After her arrest, many foreign democratic governments and a number of international human rights organizations including Human Rights Watch, Amnesty International, and Reporters Without Borders called on Vietnam’s communist government to immediately and unconditionally release her and other activists who have been imprisoned just because of exercising the right of freedom of expression which is enshrined in the country’s 2013 Constitution.
The arrest and conviction of Nga are part of Vietnam’s ongoing crackdown on local dissidents, human rights defenders, social activists and online bloggers.
Since the beginning of this year, Vietnam has arrested at least 24 activists and sentenced ten activists to between three and ten years in prison. Prominent human rights defender Nguyen Ngoc Nhu Quynh or Mother Mushroom, land rights activist Tran Thi Nga, blogger Nguyen Van Hoa and anti-corruption activist Phan Kim Khanh are among sentenced.

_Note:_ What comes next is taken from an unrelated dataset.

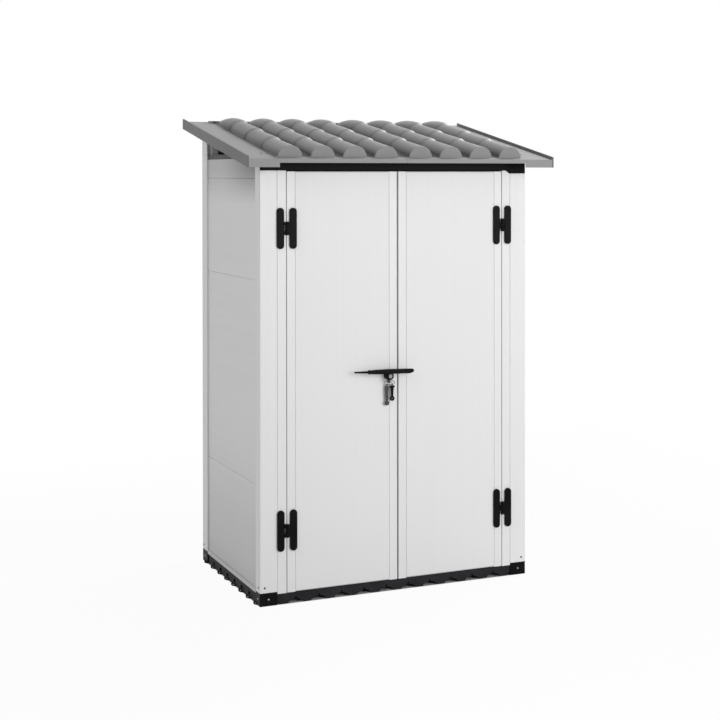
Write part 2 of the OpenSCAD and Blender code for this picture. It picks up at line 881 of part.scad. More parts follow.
module bar_outline() {
  h = bar_h / 2;
  polygon([
    [-bar_left, -h * 0.7], [-bar_left, h * 0.6], [-bar_left * 0.75, h * 0.85], [-bar_left * 0.2, h],
    [bar_right - bar_nose * 0.3, h], [bar_right - bar_nose * 0.05, h * 0.7], [bar_right, h * 0.2],
    [bar_right - bar_nose * 0.25, -h * 0.45], [bar_right - bar_nose, -h * 0.85],
    [bar_right * 0.4, -h * 0.8], [-bar_left * 0.2, -h * 0.9], [-bar_left * 0.75, -h * 0.85]
  ]);
}

// Lock cylinder with its rosette and keyway, in the middle of the lever
module lock_cylinder() {
  color([0.65, 0.65, 0.66]) translate([latch_x, front, latch_z]) difference() {
    union() {
      translate([0, -lock_back - slip, 0]) rotate([90, 0, 0])
        cylinder(h = lock_front - lock_back, r = lock_r);
      translate([0, -lock_front, 0]) rotate([90, 0, 0])
        cylinder(h = rosette_t, r1 = rosette_r, r2 = rosette_r - 1);
    }
    translate([-keyway_w / 2, -lock_front - rosette_t - cut, -keyway_h / 2])
      cube([keyway_w, keyway_d + cut, keyway_h]);
  }
}

// Flattened wire loop that hangs over the peg, drawn around the middle of the loop
module key_ring() {
  span = ring_w / 2 - ring_h / 2;
  color([0.5, 0.5, 0.5]) translate([ring_x, front - ring_off, ring_top - ring_h / 2]) {
    for (s = [-1, 1]) {
      translate([-span, 0, s * ring_h / 2]) rotate([0, 90, 0]) cylinder(h = 2 * span, r = wire_r);
      translate([s * span, 0, 0]) rotate([90, s > 0 ? 90 : -90, 0])
        rotate_extrude(angle = 180) translate([ring_h / 2, 0]) circle(wire_r, $fn = 24);
    }
  }
}

// Hanging key: an eye on the loop, a flat tapering stem and a round bow at the bottom
module hanging_key(x, len, w_top, head_w, bow_r, bow_hole) {
  drop = ring_h + eye_hole_r - wire_r - slip / 3;
  translate([ring_x + x, front - ring_off, ring_top - drop]) difference() {
    union() {
      translate([-key_t / 2, 0, 0]) rotate([0, 90, 0]) cylinder(h = key_t, r = eye_r);
      translate([0, key_t, 0]) rotate([90, 0, 0]) linear_extrude(2 * key_t) {
        polygon([
          [-head_w / 2, -eye_r - shoulder], [-head_w / 2 + 1, -eye_r + slip],
          [head_w / 2 - 1, -eye_r + slip], [head_w / 2, -eye_r - shoulder],
          [w_top / 2, -eye_r - neck], [key_low_w / 2, -len + 1.6 * bow_r],
          [-key_low_w / 2, -len + 1.6 * bow_r], [-w_top / 2, -eye_r - neck]
        ]);
        translate([0, -len + bow_r]) circle(bow_r);
      }
    }
    translate([-key_t, 0, 0]) rotate([0, 90, 0]) cylinder(h = 2 * key_t, r = eye_hole_r);
    if (bow_hole > 0)
      translate([0, 2 * key_t, -len + bow_r]) rotate([90, 0, 0]) cylinder(h = 4 * key_t, r = bow_hole);
  }
}

module long_key() {
  color([0.35, 0.35, 0.35]) hanging_key(-key_x, key_long_len, long_top_w, long_head_w, long_bow_r, 0);
}

module short_key() {
  color([0.06, 0.06, 0.06])
    hanging_key(key_x, key_short_len, short_top_w, short_head_w, short_bow_r, short_bow_hole);
}

// Sloped sheet between two x values, from one height below the roof surface to another
module sloped(x0, x1, y0, y1, low, high) {
  translate([x0, 0, 0]) rotate([90, 0, 90]) linear_extrude(x1 - x0)
    polygon([
      [y0, roof_top(y0) + low], [y1, roof_top(y1) + low],
      [y1, roof_top(y1) + high], [y0, roof_top(y0) + high]
    ]);
}

// Row of tapering half round tiles along the slope, the last one sinks into the sheet.
// A shrink above 0 makes the hollow inside, each of its steps that far behind the outer one.
module tile_row(x, shrink) {
  start = eave + row_front;
  len = (rear - row_back - start) / cos(roof_slope);
  step = len / tiles_in_row;
  tail_tilt = atan(tail_drop / step);
  tail_lead = barrel_r * sin(tail_tilt);
  tail_len = (step - tail_drop * sin(tail_tilt)) / cos(tail_tilt) + tail_lead;
  translate([x, start, roof_top(start)]) rotate([roof_slope - 90, 0, 0]) translate([0, barrel_sink, 0]) {
    for (i = [0:tiles_in_row - 2])
      translate([0, 0, i * step + shrink])
        cylinder(h = step + cut, r1 = barrel_r - shrink, r2 = barrel_narrow - shrink, $fn = 64);
    translate([0, 0, (tiles_in_row - 1) * step]) rotate([-tail_tilt, 0, 0])
      translate([0, 0, shrink - tail_lead])
        cylinder(h = tail_len - 2 * shrink, r1 = barrel_r - shrink, r2 = tail_r - shrink, $fn = 64);
  }
}

// Left half of the roof as one thin sheet with rims, a side lip and raised tile rows
module roof_left() {
  seam = -slip / 2;
  lip_y = rear - back_lip_y;
  color([0.6, 0.6, 0.6]) difference() {
    union() {
      sloped(-roof_half, seam, eave, rear, -sheet_t, 0);
      sloped(-roof_half, -roof_half + lip_t, eave, rear, -rim_drop, lip_h);
      sloped(-roof_half, seam, eave, eave + sheet_t, -shallow_drop, 0);
      sloped(-roof_half, -roof_half + corner_w, eave, eave + sheet_t, -rim_drop, 0);
      sloped(-roof_half, seam, rear - sheet_t, rear, -rim_drop, 0);
      sloped(-roof_half + back_lip_x, seam, lip_y - sheet_t, lip_y, -sheet_t, back_lip_h);
      intersection() {
        union() {
          for (i = [0:rows - 1]) tile_row(-row_x(i), 0);
        }
        sloped(-roof_half, seam, eave, rear, -sheet_t / 2, 2 * barrel_r);
      }
    }
    for (i = [0:rows - 1]) tile_row(-row_x(i), barrel_wall);
    for (p = roof_screw_spots)
      translate(p) rotate([roof_slope, 0, 0]) cylinder(h = 3 * sheet_t, r = screw_r + fit, center = true);
  }
}

module roof_right() { mirror([1, 0, 0]) roof_left(); }

module roof_screws() {
  color([0.45, 0.45, 0.46]) for (on = [false, true]) flip_x(on)
    for (p = roof_screw_spots) translate(p) rotate([roof_slope, 0, 0]) translate([0, 0, seat_gap])
      screw(screw_head_r, sheet_t - slip);
}

floor_tile(0, 0);  // floor_tile_1
floor_tile(1, 0);  // floor_tile_2
floor_tile(2, 0);  // floor_tile_3
floor_tile(0, 1);  // floor_tile_4
floor_tile(1, 1);  // floor_tile_5
floor_tile(2, 1);  // floor_tile_6
base_block_front_left();
base_block_front_right();
base_block_back_left();
base_block_back_right();
base_screws();
post_screws();
post_front_left();
post_front_right();
post_back_left();
post_back_right();
jamb_left();
jamb_right();
header();
top_block_left();
top_block_right();
side_rail_left();
side_rail_right();
roof_beam();
side_board(0);  // left_board_1
side_board(1);  // left_board_2
side_board(2);  // left_board_3
side_board(3);  // left_board_4
mirror([1, 0, 0]) side_board(0);  // right_board_1
mirror([1, 0, 0]) side_board(1);  // right_board_2
mirror([1, 0, 0]) side_board(2);  // right_board_3
mirror([1, 0, 0]) side_board(3);  // right_board_4
back_board(0);  // back_board_1
back_board(1);  // back_board_2
back_board(2);  // back_board_3
back_board(3);  // back_board_4
left_door_panel();
right_door_panel();
left_door_hinge_stile();
right_door_hinge_stile();
left_door_meeting_stile();
right_door_meeting_stile();
left_door_top_cap();
left_door_bottom_cap();
right_door_top_cap();
right_door_bottom_cap();
left_frame_hinges();
right_frame_hinges();
left_door_hinges();
right_door_hinges();
hinge_pins();
latch_plate();
latch_lever();
lock_cylinder();
key_ring();
long_key();
short_key();
roof_left();
roof_right();
roof_screws();
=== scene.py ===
import json
import math

import bpy
import bmesh
from mathutils import Matrix, Vector


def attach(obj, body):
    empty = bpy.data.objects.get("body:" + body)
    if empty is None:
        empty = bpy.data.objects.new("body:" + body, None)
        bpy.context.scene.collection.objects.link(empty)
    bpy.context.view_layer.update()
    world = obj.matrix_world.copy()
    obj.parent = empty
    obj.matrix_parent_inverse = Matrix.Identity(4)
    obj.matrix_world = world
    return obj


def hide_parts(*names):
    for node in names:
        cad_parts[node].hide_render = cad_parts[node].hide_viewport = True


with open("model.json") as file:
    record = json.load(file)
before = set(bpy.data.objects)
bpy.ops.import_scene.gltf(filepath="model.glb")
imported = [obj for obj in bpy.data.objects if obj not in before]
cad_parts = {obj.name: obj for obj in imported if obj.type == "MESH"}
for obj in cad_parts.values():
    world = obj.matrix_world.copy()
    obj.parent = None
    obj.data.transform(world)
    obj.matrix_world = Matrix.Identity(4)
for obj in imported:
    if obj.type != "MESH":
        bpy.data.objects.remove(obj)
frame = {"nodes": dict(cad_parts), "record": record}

scene = bpy.context.scene
record = frame["record"]
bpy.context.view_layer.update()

slotOf = {part["node"]: part["material_slot"] for part in record["subparts"]}
bodyOf = {node: body for body, nodes in record["behaviour"]["bodies"].items() for node in nodes}


class Field:
    # one output socket; sums and products on it add the nodes
    def __init__(self, tree, socket):
        self.tree = tree
        self.socket = socket

    def output(self, name):
        return Field(self.tree, self.socket.node.outputs[name])

    def maths(self, operation, first, second=0.0):
        sockets = {0: first, 1: second}
        return Nodes(self.tree).add("ShaderNodeMath", {"operation": operation}, sockets)

    def __add__(self, other):
        return self.maths("ADD", self, other)

    def __sub__(self, other):
        return self.maths("SUBTRACT", self, other)

    def __mul__(self, other):
        return self.maths("MULTIPLY", self, other)

    def __radd__(self, other):
        return self.maths("ADD", other, self)

    def __rsub__(self, other):
        return self.maths("SUBTRACT", other, self)

    def __rmul__(self, other):
        return self.maths("MULTIPLY", other, self)

    def largest(self, other):
        return self.maths("MAXIMUM", self, other)

    def size(self):
        return self.maths("ABSOLUTE", self)

    def folded(self, length):
        return self.maths("PINGPONG", self, length)


class Nodes:
    def __init__(self, tree):
        self.tree = tree

    def add(self, kind, settings=None, sockets=None, out=0):
        node = self.tree.nodes.new(kind)
        for name, value in (settings or {}).items():
            setattr(node, name, value)
        for name, value in (sockets or {}).items():
            if isinstance(value, Field):
                self.tree.links.new(value.socket, node.inputs[name])
            else:
                node.inputs[name].default_value = value
        return Field(self.tree, node.outputs[out]) if node.outputs else None

    def blend(self, factor, first, second):
        first, second = [c if isinstance(c, Field) else (*c, 1.0) for c in (first, second)]
        return self.add("ShaderNodeMix", {"data_type": "RGBA"}, {0: factor, 6: first, 7: second}, 2)

    def noise(self, place, scale, detail=2.0, rough=0.5):
        return self.add("ShaderNodeTexNoise", {}, {
            "Vector": place, "Scale": scale, "Detail": detail, "Roughness": rough})

    def stretched(self, place, scale):
        return self.add("ShaderNodeMapping", {}, {"Vector": place, "Scale": scale})

    def ramp(self, value, low, high, first=0.0, second=1.0):
        return self.add("ShaderNodeMapRange", {"interpolation_type": "SMOOTHSTEP"},
                        {"Value": value, 1: low, 2: high, 3: first, 4: second})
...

Many activists have been arrested and charged with serious and controversial articles 88 and 79 (subversion) in the national security provision of the Penal Code. Five activists namely Nguyen Van Dai, Le Thi Thu Ha, Luu Van Vinh, Nguyen Van Duc Do and Ho Hai were arrested in 2015-2016 but still held in pre-trial detention without being tried.
On December 21, Vietnam convicted five activists from the southern province of An Giang on allegation of “conducting anti-state propaganda,” giving them total 19 years in prison and ten years under house arrest. The group was said to hang flags of the Southern Vietnam, a regime ruled the southern country but overtaken by communist troops in 1975.
“Tran Thi Nga and other Vietnamese activists put themselves at grave risk to speak out against rights violations happening in their country,” said Brad Adams from Human Rights Watch. “Vietnam’s friends and donors need to honor their fight by pushing for their unconditional release,” he said at a press release on December 21.
Vietnam has little tolerance to government critics. According to Human Rights Watch, the communist government holds over 100 political prisoners while Defend the Defenders, BPSOS and 13 other partners recently released a list of 165 prisoners of conscience on their Now! Campaign.